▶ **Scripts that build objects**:
════

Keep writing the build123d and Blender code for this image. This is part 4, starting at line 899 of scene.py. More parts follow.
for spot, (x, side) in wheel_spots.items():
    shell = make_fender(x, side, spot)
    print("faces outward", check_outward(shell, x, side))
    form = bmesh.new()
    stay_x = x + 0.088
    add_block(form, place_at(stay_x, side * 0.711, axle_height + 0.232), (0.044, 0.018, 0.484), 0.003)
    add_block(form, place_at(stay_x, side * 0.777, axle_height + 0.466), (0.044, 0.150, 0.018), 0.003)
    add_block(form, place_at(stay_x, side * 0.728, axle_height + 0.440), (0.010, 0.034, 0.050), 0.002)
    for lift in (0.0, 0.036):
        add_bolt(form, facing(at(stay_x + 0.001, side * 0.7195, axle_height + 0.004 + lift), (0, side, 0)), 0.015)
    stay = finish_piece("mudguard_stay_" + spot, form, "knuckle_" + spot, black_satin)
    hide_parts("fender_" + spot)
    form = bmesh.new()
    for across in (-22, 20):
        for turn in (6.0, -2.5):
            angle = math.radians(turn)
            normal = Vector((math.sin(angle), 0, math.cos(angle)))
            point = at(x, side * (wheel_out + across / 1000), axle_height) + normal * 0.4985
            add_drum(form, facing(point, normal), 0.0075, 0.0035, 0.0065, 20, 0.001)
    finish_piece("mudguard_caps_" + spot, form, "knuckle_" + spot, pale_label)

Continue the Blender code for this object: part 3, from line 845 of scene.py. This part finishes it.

════

▶ **AIM OF THE TASK**: Check every line of the data above for the string "scene", and copy those that have it.

▶ **WORKED SOLUTION**:
Keep writing the build123d and Blender code for this image. This is part 4, starting at line 899 of scene.py. More parts follow.
Continue the Blender code for this object: part 3, from line 845 of scene.py. This part finishes it.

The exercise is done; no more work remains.